How to choose a chicken nesting box
A few factors matter far more than looks:
- Number of boxes. Provide one box per 3–4 hens — Meyer Hatchery and Murray McMurray both recommend roughly one box per four layers. More than that mostly goes unused, since hens love to share a favorite spot.
- Size. A 12 x 12 x 12-inch box suits most standard breeds. Bantams are fine with 10 inches; large breeds like Jersey Giants want about 14 inches. Too tight and hens lay elsewhere; too big and two birds may crowd in and crack eggs.
- Roll-away or standard. If you’ve had egg-eating or dirty eggs, a roll-away box is the single best fix — the egg leaves the hen’s reach within seconds. For a calm, well-managed flock a standard box is cheaper and fine.

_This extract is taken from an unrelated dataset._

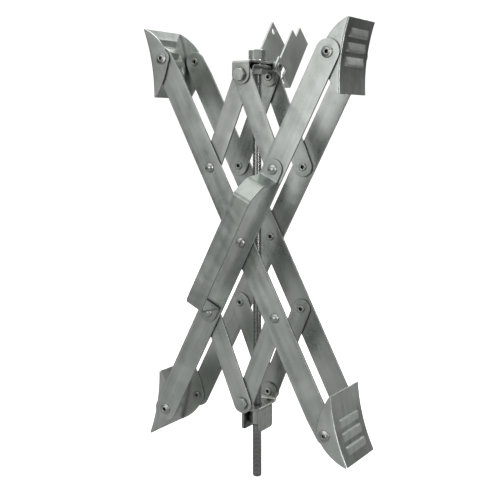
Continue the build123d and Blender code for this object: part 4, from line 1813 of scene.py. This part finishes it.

- Material. Plastic and galvanized metal wipe clean and resist mites; wood looks great but needs sealing and mite control.
- Mounting height. Keep nesting boxes lower than your roosting bars so hens don’t sleep (and poop) in them. A box about 18–20 inches off the floor with a perch in front works well.
Line the box with a few inches of straw, pine shavings, or washable nest pads, and drop in a ceramic egg to teach new layers where to go. Once the box is sorted, the rest of an easy-care setup is a no-spill waterer, a reliable feeder, and an automatic coop door.
The bottom line
For most backyard keepers the RentACoop Roll-Out Nest Box is the best buy — it delivers clean eggs and shuts down egg-eating before it starts. If you don’t need a roll-away, the Best Nest Box is the value pick that wipes clean and lasts for years. Big flocks should step up to the Hatching Time galvanized roll-away, while the Little Giant houses a small starter flock for the price of a feed bag. Whichever you pick, match it to the right chicken coop and you’ll have a low-stress, clean-egg setup.